--- Start of DATA ---

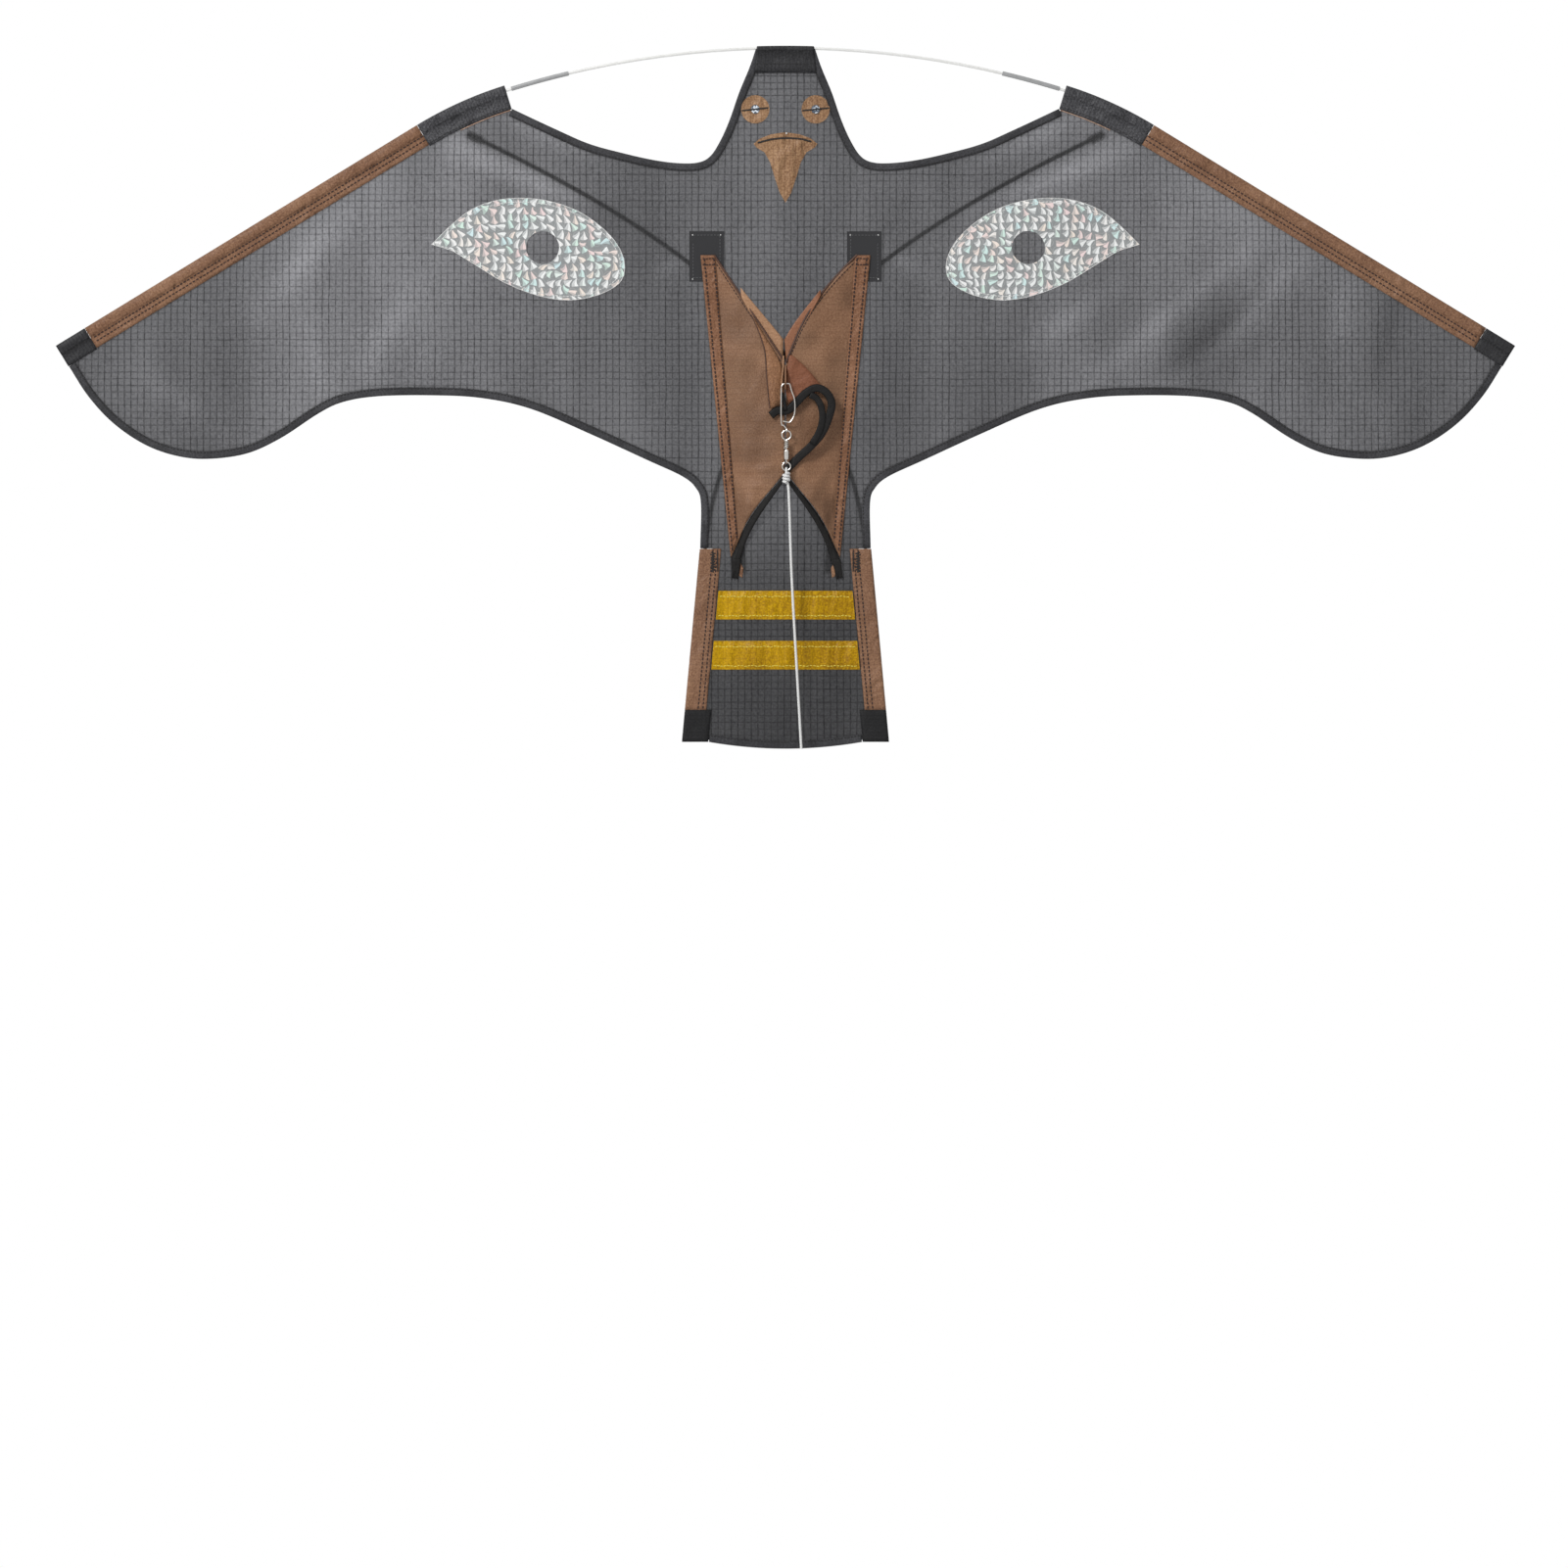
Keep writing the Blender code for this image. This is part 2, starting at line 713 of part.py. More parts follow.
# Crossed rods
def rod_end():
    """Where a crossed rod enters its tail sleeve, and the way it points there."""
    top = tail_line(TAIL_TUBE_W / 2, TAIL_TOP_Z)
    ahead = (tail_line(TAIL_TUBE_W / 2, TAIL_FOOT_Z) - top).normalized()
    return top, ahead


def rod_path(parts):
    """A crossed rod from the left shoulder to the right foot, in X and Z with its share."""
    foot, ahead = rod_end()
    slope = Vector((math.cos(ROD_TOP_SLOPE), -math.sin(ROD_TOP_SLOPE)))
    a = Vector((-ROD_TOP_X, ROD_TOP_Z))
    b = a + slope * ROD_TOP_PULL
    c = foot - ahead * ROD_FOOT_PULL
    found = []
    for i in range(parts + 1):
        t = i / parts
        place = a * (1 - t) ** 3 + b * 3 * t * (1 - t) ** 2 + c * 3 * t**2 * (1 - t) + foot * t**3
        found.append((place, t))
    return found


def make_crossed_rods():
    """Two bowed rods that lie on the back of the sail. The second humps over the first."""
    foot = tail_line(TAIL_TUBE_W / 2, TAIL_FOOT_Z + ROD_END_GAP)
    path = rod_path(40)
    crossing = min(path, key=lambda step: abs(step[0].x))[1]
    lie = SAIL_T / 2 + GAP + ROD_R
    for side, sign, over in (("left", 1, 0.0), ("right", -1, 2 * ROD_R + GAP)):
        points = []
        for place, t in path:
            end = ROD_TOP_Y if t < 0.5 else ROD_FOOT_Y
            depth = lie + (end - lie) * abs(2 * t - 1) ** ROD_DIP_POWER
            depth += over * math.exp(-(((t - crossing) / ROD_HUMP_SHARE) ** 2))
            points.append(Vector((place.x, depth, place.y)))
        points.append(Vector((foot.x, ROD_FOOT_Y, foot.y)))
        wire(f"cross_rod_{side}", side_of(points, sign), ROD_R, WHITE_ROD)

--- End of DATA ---

SET PROBLEM: Reproduce the listing shown above in its entirety, exactly.

ANSWER BELOW:
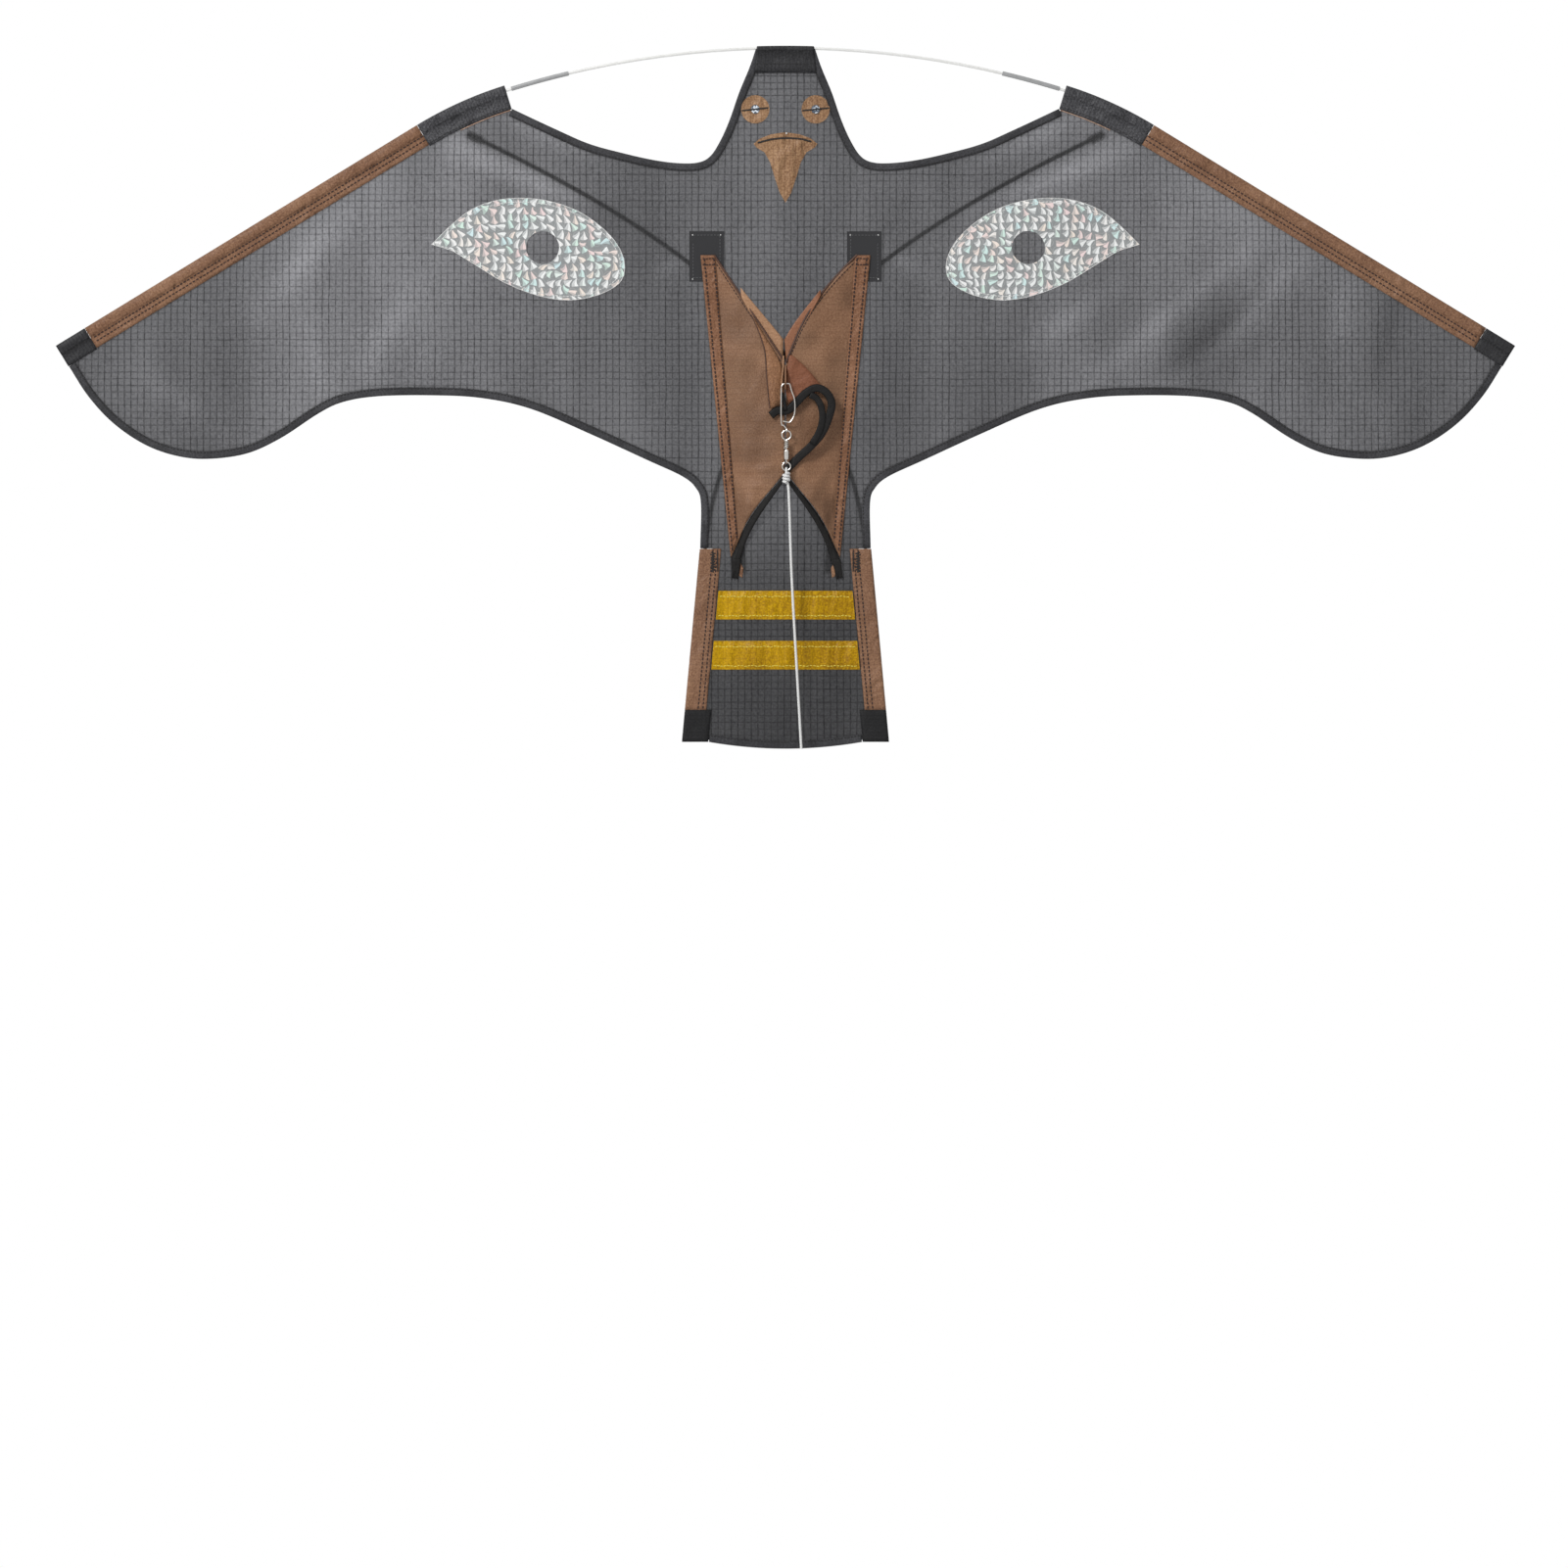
Keep writing the Blender code for this image. This is part 2, starting at line 713 of part.py. More parts follow.
# Crossed rods
def rod_end():
    """Where a crossed rod enters its tail sleeve, and the way it points there."""
    top = tail_line(TAIL_TUBE_W / 2, TAIL_TOP_Z)
    ahead = (tail_line(TAIL_TUBE_W / 2, TAIL_FOOT_Z) - top).normalized()
    return top, ahead


def rod_path(parts):
    """A crossed rod from the left shoulder to the right foot, in X and Z with its share."""
    foot, ahead = rod_end()
    slope = Vector((math.cos(ROD_TOP_SLOPE), -math.sin(ROD_TOP_SLOPE)))
    a = Vector((-ROD_TOP_X, ROD_TOP_Z))
    b = a + slope * ROD_TOP_PULL
    c = foot - ahead * ROD_FOOT_PULL
    found = []
    for i in range(parts + 1):
        t = i / parts
        place = a * (1 - t) ** 3 + b * 3 * t * (1 - t) ** 2 + c * 3 * t**2 * (1 - t) + foot * t**3
        found.append((place, t))
    return found


def make_crossed_rods():
    """Two bowed rods that lie on the back of the sail. The second humps over the first."""
    foot = tail_line(TAIL_TUBE_W / 2, TAIL_FOOT_Z + ROD_END_GAP)
    path = rod_path(40)
    crossing = min(path, key=lambda step: abs(step[0].x))[1]
    lie = SAIL_T / 2 + GAP + ROD_R
    for side, sign, over in (("left", 1, 0.0), ("right", -1, 2 * ROD_R + GAP)):
        points = []
        for place, t in path:
            end = ROD_TOP_Y if t < 0.5 else ROD_FOOT_Y
            depth = lie + (end - lie) * abs(2 * t - 1) ** ROD_DIP_POWER
            depth += over * math.exp(-(((t - crossing) / ROD_HUMP_SHARE) ** 2))
            points.append(Vector((place.x, depth, place.y)))
        points.append(Vector((foot.x, ROD_FOOT_Y, foot.y)))
        wire(f"cross_rod_{side}", side_of(points, sign), ROD_R, WHITE_ROD)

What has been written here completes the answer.